Son compère Berlusconi a initié il y a quelques années diverses formules du même type dans le royaume européen de l’économie souterraine. Dans ce pays, le travail illégal a été blanchi sous diverses formes dont les CO.CO.PRO (contrat de collaboration sur projet). De tous les pays les plus développés, l’Italie détient le record du nombre de travailleurs dits indépendants avec un taux de 29 % de la population active, alors que ce taux est compris entre 9 % et 15 % dans tous les autres. On peut estimer à 3 millions de personnes le nombre de faux travailleurs indépendants chez Berlusconi et Prodi.

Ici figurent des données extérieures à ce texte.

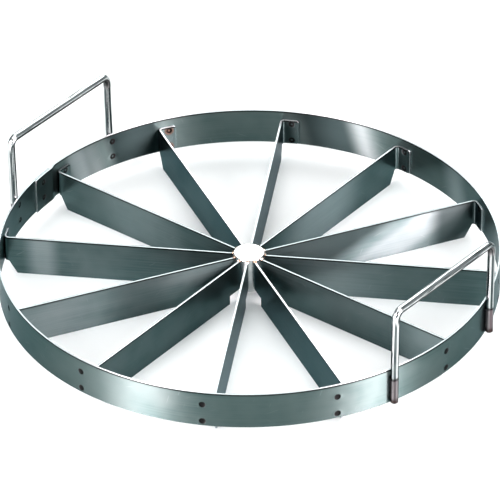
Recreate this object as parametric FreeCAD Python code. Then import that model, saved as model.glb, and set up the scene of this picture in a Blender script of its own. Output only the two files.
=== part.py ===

On connaît aussi l’exemple de certaines professions, comme les infographistes, très nombreux à exercer en indépendant. Attractif autrefois, l’exercice en free lance de ce métier devient à présent beaucoup moins intéressant, avec des revenus en baisse du fait d’une forte concurrence, de la pression des donneurs d’ordres et de l’absence de toute garantie salariale.
Ainsi, peu à peu, quand ils sont dans ce processus, ce n’est pas un meilleur statut, des revenus en hausse, une plus grande liberté, qui attendent les travailleurs, mais au contraire des salaires plus bas, des durées de travail illimitées, un isolement total et une dépendance étroite vis-à-vis des entreprises capitalistes qui les emploient. A des millions de salariés couverts par les conquêtes sociales du 20ème siècle, pourraient être rapidement substitués autant de travailleurs privés de tout droit social. Au lieu du nécessaire développement des sécurités c’est la précarisation généralisée qui est programmée.

Quel contraste insupportable entre, d’un côté, un capitalisme qui rêve d’une exploitation sans frein, qui revient à sa sauvagerie originelle et, de l’autre, le développement des forces productives à l’ère de l’ordinateur qui appelle une civilisation de partage et d’émancipation pour tous.